Posted Feb 2, 2012 1:39 UTC (Thu) by dlang (✭ supporter ✭, #313) [Link]

when I talk about a drive lying, I'm not talking about normal write caching, I'm talking about it either not respecting write cache settings, or lying about data integrity commands that are supposed to work even in the face of write caching (cache flush commands for example)

most consumer drives don't have these problems, but a few have been found to have them.

unfortunately you cannot just assume that newer dries will not have the problem.
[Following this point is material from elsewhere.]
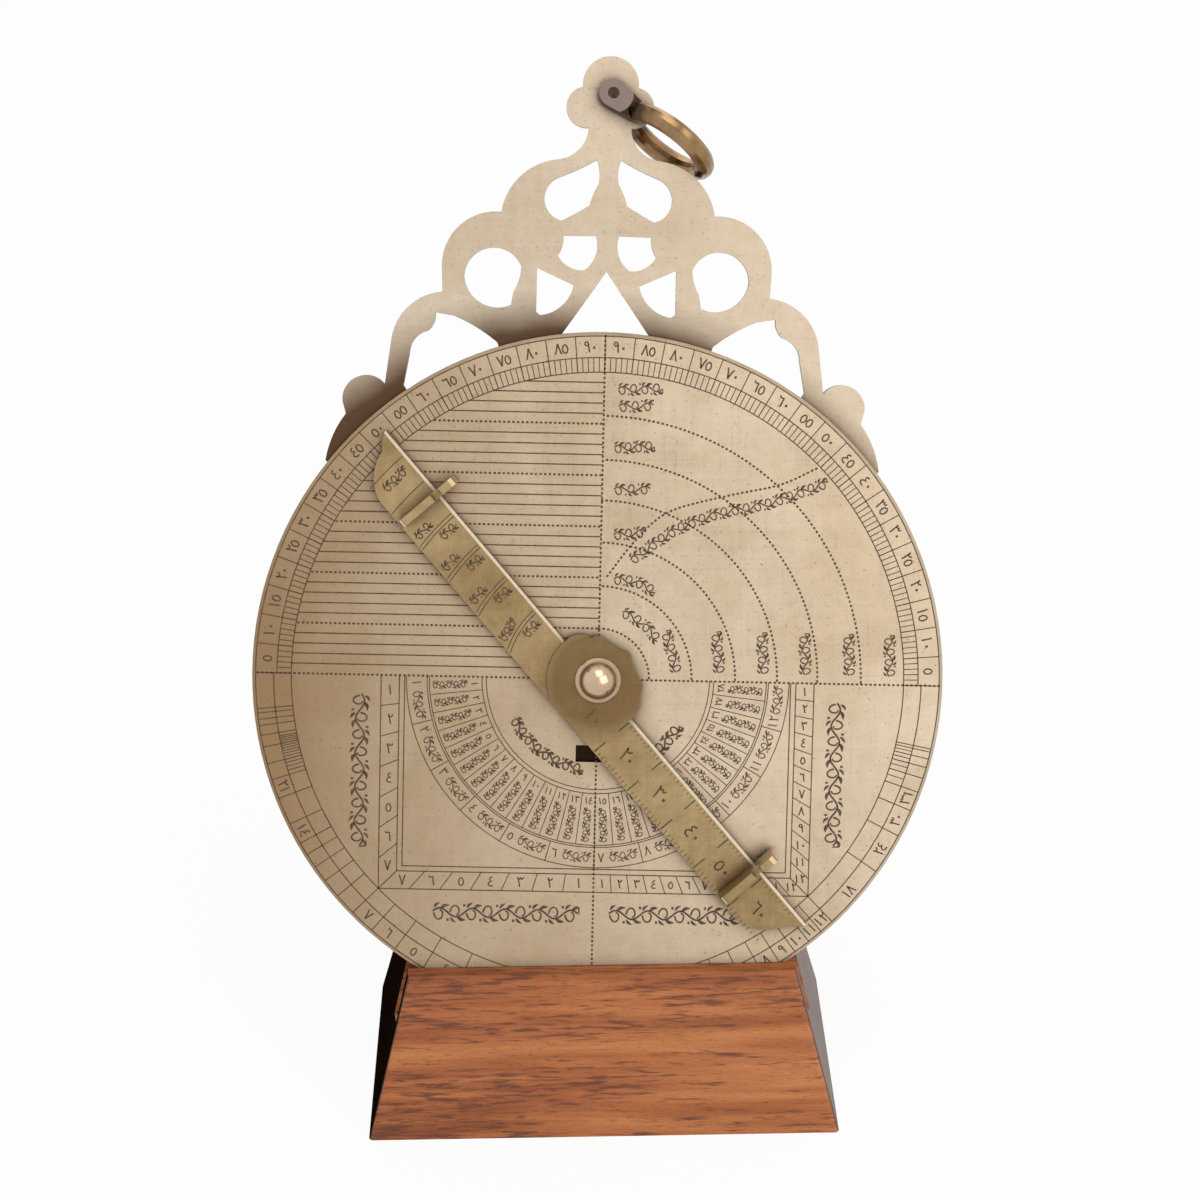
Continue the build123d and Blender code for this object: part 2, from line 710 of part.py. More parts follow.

On the database mailing lists you see a couple drive models every year where someone runs across the problem yet again.

XFS: the filesystem of the future?

Posted Feb 2, 2012 2:40 UTC (Thu) by magila (subscriber, #49627) [Link]

"On the database mailing lists you see a couple drive models every year where someone runs across the problem yet again."

I'd be rather surprised if that were the case. The code that handles cache flushing isn't something which usually changes between models. If a manufacturer's firmware had a bug in that area I'd expect to see it across the board, not just randomly poping up periodically on different SKUs.

XFS: the filesystem of the future?

Posted Feb 2, 2012 13:11 UTC (Thu) by cladisch (✭ supporter ✭, #50193) [Link]

> The code that handles cache flushing isn't something which usually changes between models. If a manufacturer's firmware had a bug …

You won't get any manufacturer to admit it, but this is not a bug, it's a feature (to get higher benchmark numbers).

XFS: the filesystem of the future?

Posted Feb 2, 2012 17:38 UTC (Thu) by magila (subscriber, #49627) [Link]

You might not believe it, but I can say based on first hand experience that hard drive manufacturers take data integrity very seriously. None of them would risk losing customer data just to gain extra performance. The potential backlash from data loss would be far worse than scoring lower on a benchmark.

Plus the people running benchmarks, especially for tier 1 OEMs, aren't stupid. Lying about cache flushes is pretty easy to detect so the likelihood of getting away with it is pretty low right from the start. Pissing off OEMs is another thing hard drive manufactures would never, ever take risks with.